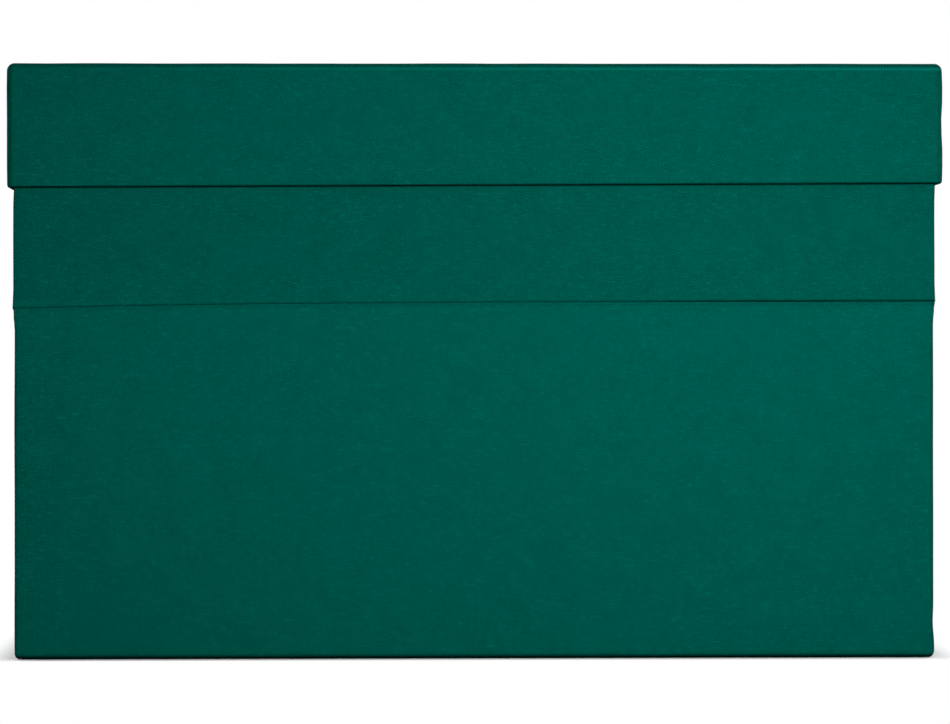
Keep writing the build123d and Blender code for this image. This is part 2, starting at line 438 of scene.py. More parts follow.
def front_faults(x, y, z):
    """The groove, the roll, the foot, the flare and the pinch of the front cloth."""
    at_groove = (z > roll_top_z - LIP - NEAR) & (z < flap_low_z + FLAP_EDGE + NEAR)
    at_groove &= y < groove_y + NEAR
    share = GROOVE_SHARE + GROOVE_DEEPENS * ease(DEEPENS_FAST * x / body_x - DEEPENS_LATE)
    y = np.where(at_groove, front_y + (y - front_y) * share, y)
    on_roll = (z > roll_top_z - LIP - NEAR) & (z < roll_top_z + NEAR)
    z = np.where(on_roll, roll_top_z - (roll_top_z - z) * LIP_STRETCH, z)
    on_flap = (z > flap_low_z - NEAR) & (z < flap_low_z + FLAP_EDGE + NEAR)
    z = np.where(on_flap, flap_low_z + (z - flap_low_z) * FLAP_STRETCH, z)
    on_foot = z < body_low + LIP + NEAR
    z = np.where(on_foot, body_low + (z - body_low) * FOOT_STRETCH, z)
    side = np.sign(x)
    at_end = ease((np.abs(x) - body_x + END) / END)
    near_front = ease(1 - (y - front_y) / FLARE_BACK)
    below = ease(1 - (roll_top_z - z) / FLARE_REACH) * (z <= roll_top_z + NEAR)
    above = ease(1 - (z - roll_top_z) / FLARE_ABOVE) * (z > roll_top_z + NEAR)
    x = x + side * at_end * near_front * (FLARE * below + FLAP_FLARE * above)
    across = (x - PINCH_X) / PINCH_WIDE
    along = (z - PINCH_Z) / PINCH_TALL
    dent = np.exp(-across ** 2 - along ** 2) * (y < outer_layer)
    ridge = np.exp(-(across - RIDGE_ASIDE) ** 2 / RIDGE_SPREAD - along ** 2) * (y < outer_layer)
    y = y + PINCH_DEEP * dent - RIDGE_SHARE * PINCH_DEEP * ridge
    waist = np.exp(-((z - WAIST_Z) / WAIST_TALL) ** 2)
    swell = np.exp(-((z - SWELL_Z) / WAIST_TALL) ** 2)
    x = x - WAIST_DEEP * (waist - swell) * at_end * (x > 0)
    return x, y, z


reshape(front, front_faults)
reshape(front, follow_crease)
reshape(front, lean)
print(f"crease moved by {crease_rise(-body_x) / MM:.1f} to {crease_rise(body_x) / MM:.1f} mm")


# %% [markdown]
# ## The cloth round the sides and the back
#
# This is one long band. On the real box it is pasted round three sides, folded over the top
# edge into the box, and turned under the floor. A cube with its front, top and bottom taken
# away is already that band. Its open edges are then pulled over the board in two
# steps: first across the board's thickness, then down the inside. One scale about a fixed
# corner does each step for all edges at once, and leaves the mitred corners that a cutter makes.

# %% Side and back cloth
wrap = start_box(
    "side_and_back_cover", (-body_x, side_front_y, body_low), (body_x, body_back, body_top),
)
pick(
    "FACE",
    lambda x, y, z: near(y, side_front_y),
    lambda x, y, z: near(z, body_top),
    lambda x, y, z: near(z, body_low),
)
bpy.ops.mesh.delete(type="ONLY_FACE")
notch_z = side_board_low[2] + lower_board_high[2] - lower_board_low[2]
cut(1, [tab_end_y])
cut(2, [notch_z])
pick("FACE", lambda x, y, z: y < tab_end_y + NEAR and z < notch_z + NEAR)
bpy.ops.mesh.delete(type="FACE")
pick("EDGE", lambda x, y, z: y < tab_end_y - NEAR and z < notch_z - NEAR)
bpy.ops.mesh.delete(type="EDGE")
rim_tests = (
    lambda x, y, z: near(z, body_top),
    lambda x, y, z: near(y, side_front_y) and z > notch_z - NEAR,
)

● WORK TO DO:
Recopy all the lines exactly as they appear.

● PROBLEM SOLUTION:
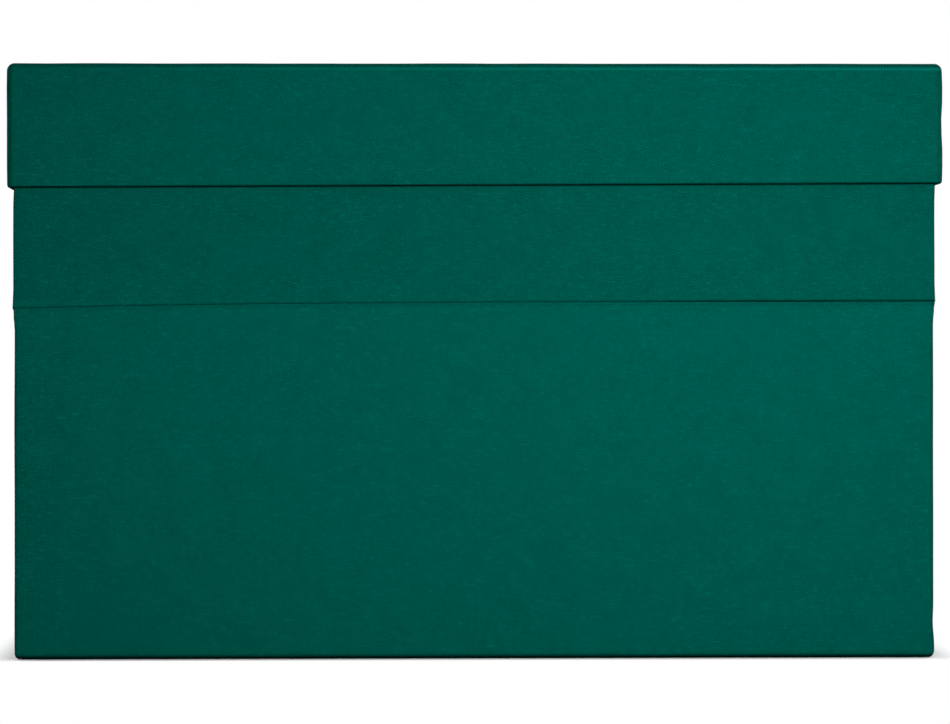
Keep writing the build123d and Blender code for this image. This is part 2, starting at line 438 of scene.py. More parts follow.
def front_faults(x, y, z):
    """The groove, the roll, the foot, the flare and the pinch of the front cloth."""
    at_groove = (z > roll_top_z - LIP - NEAR) & (z < flap_low_z + FLAP_EDGE + NEAR)
    at_groove &= y < groove_y + NEAR
    share = GROOVE_SHARE + GROOVE_DEEPENS * ease(DEEPENS_FAST * x / body_x - DEEPENS_LATE)
    y = np.where(at_groove, front_y + (y - front_y) * share, y)
    on_roll = (z > roll_top_z - LIP - NEAR) & (z < roll_top_z + NEAR)
    z = np.where(on_roll, roll_top_z - (roll_top_z - z) * LIP_STRETCH, z)
    on_flap = (z > flap_low_z - NEAR) & (z < flap_low_z + FLAP_EDGE + NEAR)
    z = np.where(on_flap, flap_low_z + (z - flap_low_z) * FLAP_STRETCH, z)
    on_foot = z < body_low + LIP + NEAR
    z = np.where(on_foot, body_low + (z - body_low) * FOOT_STRETCH, z)
    side = np.sign(x)
    at_end = ease((np.abs(x) - body_x + END) / END)
    near_front = ease(1 - (y - front_y) / FLARE_BACK)
    below = ease(1 - (roll_top_z - z) / FLARE_REACH) * (z <= roll_top_z + NEAR)
    above = ease(1 - (z - roll_top_z) / FLARE_ABOVE) * (z > roll_top_z + NEAR)
    x = x + side * at_end * near_front * (FLARE * below + FLAP_FLARE * above)
    across = (x - PINCH_X) / PINCH_WIDE
    along = (z - PINCH_Z) / PINCH_TALL
    dent = np.exp(-across ** 2 - along ** 2) * (y < outer_layer)
    ridge = np.exp(-(across - RIDGE_ASIDE) ** 2 / RIDGE_SPREAD - along ** 2) * (y < outer_layer)
    y = y + PINCH_DEEP * dent - RIDGE_SHARE * PINCH_DEEP * ridge
    waist = np.exp(-((z - WAIST_Z) / WAIST_TALL) ** 2)
    swell = np.exp(-((z - SWELL_Z) / WAIST_TALL) ** 2)
    x = x - WAIST_DEEP * (waist - swell) * at_end * (x > 0)
    return x, y, z


reshape(front, front_faults)
reshape(front, follow_crease)
reshape(front, lean)
print(f"crease moved by {crease_rise(-body_x) / MM:.1f} to {crease_rise(body_x) / MM:.1f} mm")


# %% [markdown]
# ## The cloth round the sides and the back
#
# This is one long band. On the real box it is pasted round three sides, folded over the top
# edge into the box, and turned under the floor. A cube with its front, top and bottom taken
# away is already that band. Its open edges are then pulled over the board in two
# steps: first across the board's thickness, then down the inside. One scale about a fixed
# corner does each step for all edges at once, and leaves the mitred corners that a cutter makes.

# %% Side and back cloth
wrap = start_box(
    "side_and_back_cover", (-body_x, side_front_y, body_low), (body_x, body_back, body_top),
)
pick(
    "FACE",
    lambda x, y, z: near(y, side_front_y),
    lambda x, y, z: near(z, body_top),
    lambda x, y, z: near(z, body_low),
)
bpy.ops.mesh.delete(type="ONLY_FACE")
notch_z = side_board_low[2] + lower_board_high[2] - lower_board_low[2]
cut(1, [tab_end_y])
cut(2, [notch_z])
pick("FACE", lambda x, y, z: y < tab_end_y + NEAR and z < notch_z + NEAR)
bpy.ops.mesh.delete(type="FACE")
pick("EDGE", lambda x, y, z: y < tab_end_y - NEAR and z < notch_z - NEAR)
bpy.ops.mesh.delete(type="EDGE")
rim_tests = (
    lambda x, y, z: near(z, body_top),
    lambda x, y, z: near(y, side_front_y) and z > notch_z - NEAR,
)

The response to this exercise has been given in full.